WRITTEN EXERCISE: Repeat every entry in the listing below, exactly.

WORKING DATA:
_ _ _ _

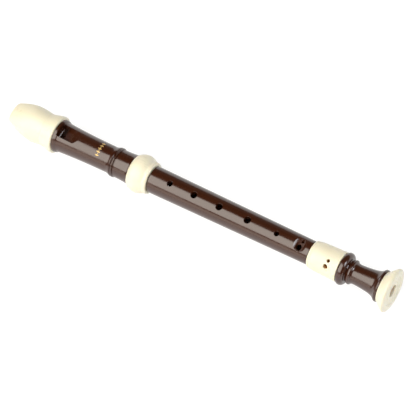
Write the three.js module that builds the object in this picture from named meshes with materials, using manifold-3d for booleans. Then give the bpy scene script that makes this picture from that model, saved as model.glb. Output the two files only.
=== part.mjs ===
// Soprano recorder in three joints: head, middle and foot.
//
// Lengths are in millimetres. Inside this file, x is the distance from the tip of the beak along
// the bore axis, and r is the distance from that axis. The finger holes look along +Z. The last
// lines lay the recorder down with its middle over the origin and its lowest side on the XY plane.

import * as THREE from 'three';
import { mergeVertices } from 'three/addons/utils/BufferGeometryUtils.js';
import Module from 'manifold-3d';

const wasm = await Module();
wasm.setup();

// ---------------------------------------------------------------- driving dimensions

const LENGTH = 328;
const GAP = 0.3; // between pieces that touch
const SIDES = 40; // flats round a turned piece
const HOLE_SIDES = 16; // flats round a drilled hole

// where one piece ends and the next begins
const BEAK_END = 41.2;
const RING_START = 108.6;
const RING_END = 125;
const TUBE_END = 261.1;
const SLEEVE_END = 286;
const STEM_END = 319.3;

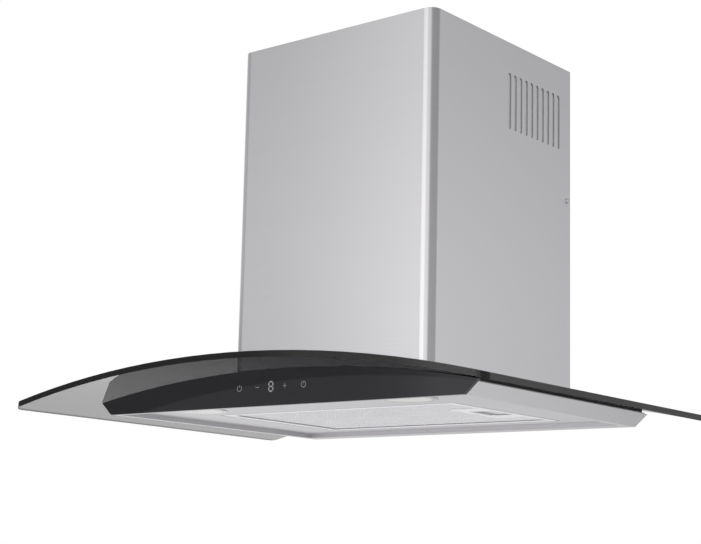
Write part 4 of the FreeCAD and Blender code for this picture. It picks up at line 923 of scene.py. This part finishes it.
def makeFloor(spec):
    half = spec["floorHalf"]
    mesh = bpy.data.meshes.new("floor")
    corners = [(-half, -half), (half, -half), (half, half), (-half, half)]
    mesh.from_pydata([(x, y, spec["floorHeight"]) for x, y in corners], [], [(0, 1, 2, 3)])
    finish, tree, shader, place = newFinish("paleFloor", Roughness=0.9)
    # the floor's colour is painted darker towards the back right, a painted shade that the camera never sees
    back = addNode(tree, "ShaderNodeVectorMath", {0: place, 1: spec["paintedShadeWay"]}, operation="DOT_PRODUCT")
    paintedShadeShare = ranged(tree, back.outputs["Value"], 0, 1, *spec["paintedShadeReach"])
    paintedShadeFloor = tinted(tree, paintedShadeShare, spec["floorColour"], spec["floorPaintedShade"])
    shade = tinted(tree, seenDirectly(tree), paintedShadeFloor, spec["floorColour"])    # camera and transmission rays see the plain floor; only reflections and bounced light see the painted shade
    tree.links.new(shade, shader.inputs["Base Color"])
    rim = addNode(tree, "ShaderNodeEmission", {"Color": shade, "Strength": spec["rimGlow"]})
    away = addNode(tree, "ShaderNodeVectorMath", {0: place}, operation="LENGTH").outputs["Value"]
    outer = ranged(tree, away, 0, 1, *spec["rimFade"])
    pale = addNode(tree, "ShaderNodeMixShader", {0: outer, 1: shader.outputs[0], 2: rim.outputs[0]})
    under = addNode(tree, "ShaderNodeNewGeometry").outputs["Backfacing"]
    clear = addNode(tree, "ShaderNodeBsdfTransparent")    # a camera below the floor looks through it
    shown = addNode(tree, "ShaderNodeMixShader", {0: under, 1: pale.outputs[0], 2: clear.outputs[0]})
    tree.links.new(shown.outputs[0], tree.nodes["Material Output"].inputs["Surface"])
    floor = meshObject("floor", mesh, finish)


def makeLamps(spec):
    for name, (place, target, size, power) in spec["lamps"].items():
        lamp = bpy.data.lights.new(name, "AREA")
        lamp.shape = "DISK"
        lamp.size = size
        lamp.energy = power
        thing = bpy.data.objects.new(name, lamp)
        thing.location = place
        thing.rotation_euler = (Vector(target) - Vector(place)).to_track_quat("-Z", "Y").to_euler()
        thing.visible_camera = False
        thing.visible_glossy = False
        bpy.context.scene.collection.objects.link(thing)


makeWorld(studio)
makeFloor(studio)
makeLamps(studio)
bpy.context.scene.view_settings.view_transform = "Standard"
print("studio made")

_ _ _ _

EXERCISE RESULT:
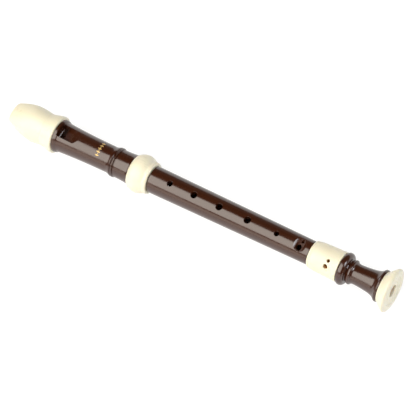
Write the three.js module that builds the object in this picture from named meshes with materials, using manifold-3d for booleans. Then give the bpy scene script that makes this picture from that model, saved as model.glb. Output the two files only.
=== part.mjs ===
// Soprano recorder in three joints: head, middle and foot.
//
// Lengths are in millimetres. Inside this file, x is the distance from the tip of the beak along
// the bore axis, and r is the distance from that axis. The finger holes look along +Z. The last
// lines lay the recorder down with its middle over the origin and its lowest side on the XY plane.

import * as THREE from 'three';
import { mergeVertices } from 'three/addons/utils/BufferGeometryUtils.js';
import Module from 'manifold-3d';

const wasm = await Module();
wasm.setup();

// ---------------------------------------------------------------- driving dimensions

const LENGTH = 328;
const GAP = 0.3; // between pieces that touch
const SIDES = 40; // flats round a turned piece
const HOLE_SIDES = 16; // flats round a drilled hole

// where one piece ends and the next begins
const BEAK_END = 41.2;
const RING_START = 108.6;
const RING_END = 125;
const TUBE_END = 261.1;
const SLEEVE_END = 286;
const STEM_END = 319.3;

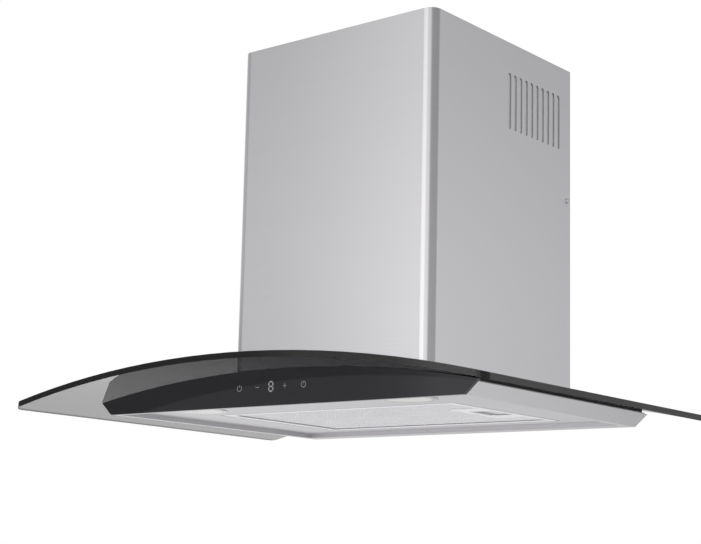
Write part 4 of the FreeCAD and Blender code for this picture. It picks up at line 923 of scene.py. This part finishes it.
def makeFloor(spec):
    half = spec["floorHalf"]
    mesh = bpy.data.meshes.new("floor")
    corners = [(-half, -half), (half, -half), (half, half), (-half, half)]
    mesh.from_pydata([(x, y, spec["floorHeight"]) for x, y in corners], [], [(0, 1, 2, 3)])
    finish, tree, shader, place = newFinish("paleFloor", Roughness=0.9)
    # the floor's colour is painted darker towards the back right, a painted shade that the camera never sees
    back = addNode(tree, "ShaderNodeVectorMath", {0: place, 1: spec["paintedShadeWay"]}, operation="DOT_PRODUCT")
    paintedShadeShare = ranged(tree, back.outputs["Value"], 0, 1, *spec["paintedShadeReach"])
    paintedShadeFloor = tinted(tree, paintedShadeShare, spec["floorColour"], spec["floorPaintedShade"])
    shade = tinted(tree, seenDirectly(tree), paintedShadeFloor, spec["floorColour"])    # camera and transmission rays see the plain floor; only reflections and bounced light see the painted shade
    tree.links.new(shade, shader.inputs["Base Color"])
    rim = addNode(tree, "ShaderNodeEmission", {"Color": shade, "Strength": spec["rimGlow"]})
    away = addNode(tree, "ShaderNodeVectorMath", {0: place}, operation="LENGTH").outputs["Value"]
    outer = ranged(tree, away, 0, 1, *spec["rimFade"])
    pale = addNode(tree, "ShaderNodeMixShader", {0: outer, 1: shader.outputs[0], 2: rim.outputs[0]})
    under = addNode(tree, "ShaderNodeNewGeometry").outputs["Backfacing"]
    clear = addNode(tree, "ShaderNodeBsdfTransparent")    # a camera below the floor looks through it
    shown = addNode(tree, "ShaderNodeMixShader", {0: under, 1: pale.outputs[0], 2: clear.outputs[0]})
    tree.links.new(shown.outputs[0], tree.nodes["Material Output"].inputs["Surface"])
    floor = meshObject("floor", mesh, finish)


def makeLamps(spec):
    for name, (place, target, size, power) in spec["lamps"].items():
        lamp = bpy.data.lights.new(name, "AREA")
        lamp.shape = "DISK"
        lamp.size = size
        lamp.energy = power
        thing = bpy.data.objects.new(name, lamp)
        thing.location = place
        thing.rotation_euler = (Vector(target) - Vector(place)).to_track_quat("-Z", "Y").to_euler()
        thing.visible_camera = False
        thing.visible_glossy = False
        bpy.context.scene.collection.objects.link(thing)


makeWorld(studio)
makeFloor(studio)
makeLamps(studio)
bpy.context.scene.view_settings.view_transform = "Standard"
print("studio made")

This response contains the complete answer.